Anochece, retorno a la estación de autobuses en busca de magro refrigerio y luego decido bajar hasta Elda que, como me enteré por los de la raza caló, está en fiestas. Las estrechas y rectas calles parecen solitarias y mal alumbradas. A partir del mercado, la ciudad se ilumina, y  la multitud se espesa junto al casco antiguo que se levanta al pie de una chata colina en donde apenas quedan restos del antiguo palacio condal. Las calles se retuercen y estrechan, las campañas de la iglesia tañen. La procesión de la Virgen de la Salud y el Cristo del Buen Suceso va a comenzar. Unos pocos curiosos se alinean en las aceras para ver el espectáculo. Algunos buenos burgueses, ellos, pelo entrecano, columna estirada y traje de chaqueta; ellas, tacón alto, faja y mantilla, acompañan a los patronos.  Está claro que nada de esto despierta gran entusiasmo.
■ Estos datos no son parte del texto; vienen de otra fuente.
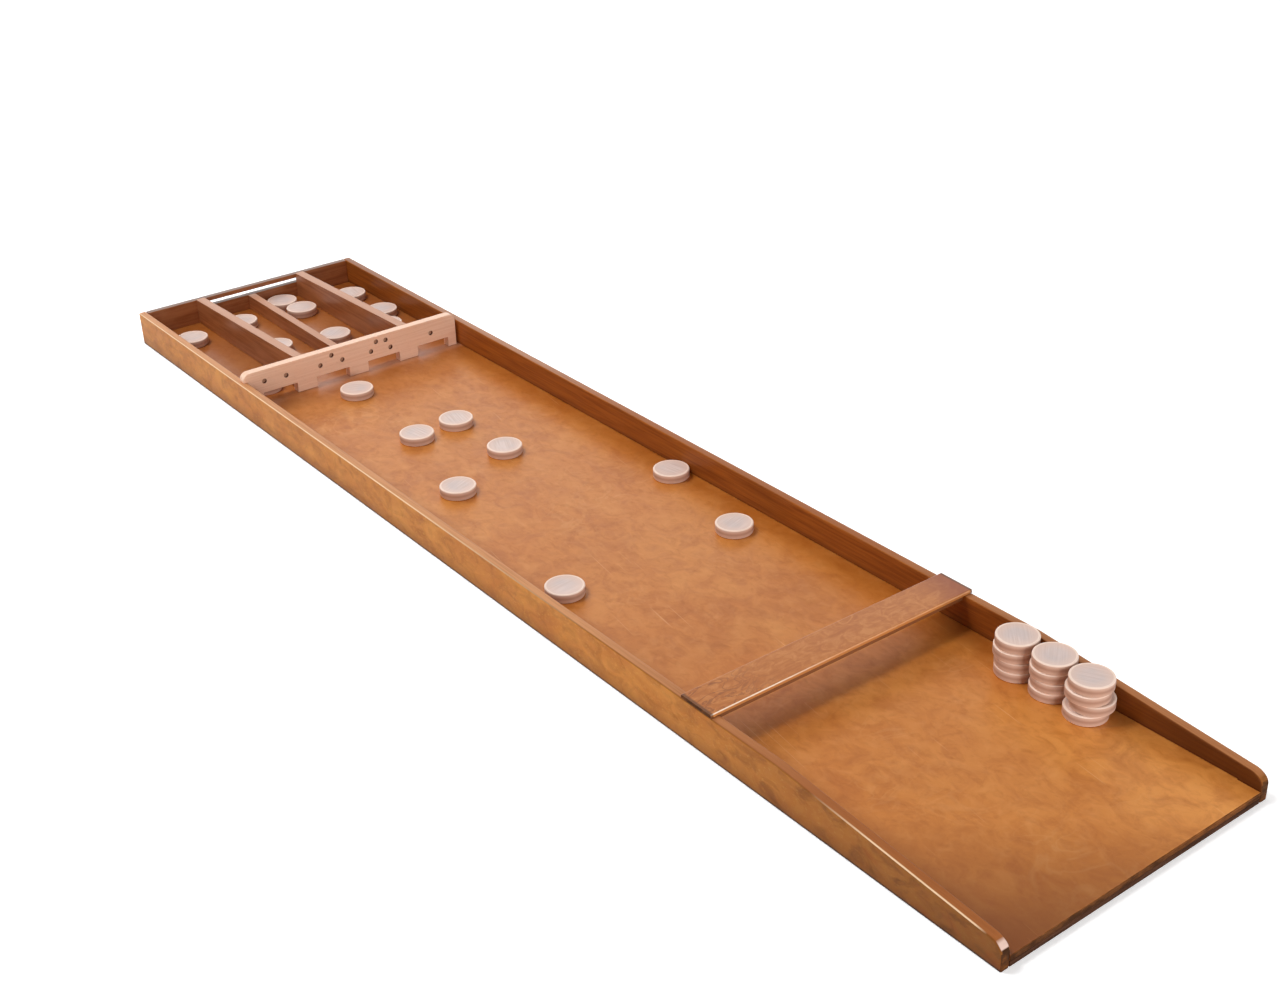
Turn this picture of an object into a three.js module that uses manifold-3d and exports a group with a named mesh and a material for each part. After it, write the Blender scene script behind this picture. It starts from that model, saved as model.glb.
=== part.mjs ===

Las verdaderas fiestas del pueblo son las de San Antonio, a lo largo de la primera semana de Junio, entonces, como ahora en Villena, Sax en febrero, marzo en Bíar, abril en Banyeres, y mayo en Petrel, el pueblo se llena de turbantes, estandartes, damasquinados, corazas y cascos, vibra, trasnocha, bebe y se siente moruno.

El río Vinalopó por Elche, cerca de su desembocadura.
El río Vinalopó por Elche, cerca de su desembocadura.

2 thoughts on “En busca del Vinalopó (III)”

  1. Hola a todos, el objetivo que llevamos desde los numerosos colectivos y concejalias en devolver la vision del rio como el que tiene en el nacimiento que por cierto creo que el tramo de la foto esta ya en Banyeres, el poder andar por todo el cauce como el relato de Paco Peiro que ya tuve ocasion de leer hace algun tiempo, pero sin la vision de abandono por el que transita a veces, es una antigua propuesta de muchos pueblos que esperamos conseguir.
    Un saludos Vinalopenses y animo al equipo de este periodico tan necesario y tan increible.

  2. Es reconfortante saber que, aparte de una servidora, alguien más se digna dirigir la palabra y el cariño al resto de seres vivos que habitan el planeta, rocas incluidas. ¿Seremos más acaso sin saberlo?

    Felicidades por el relato, Francisco, me parece precioso.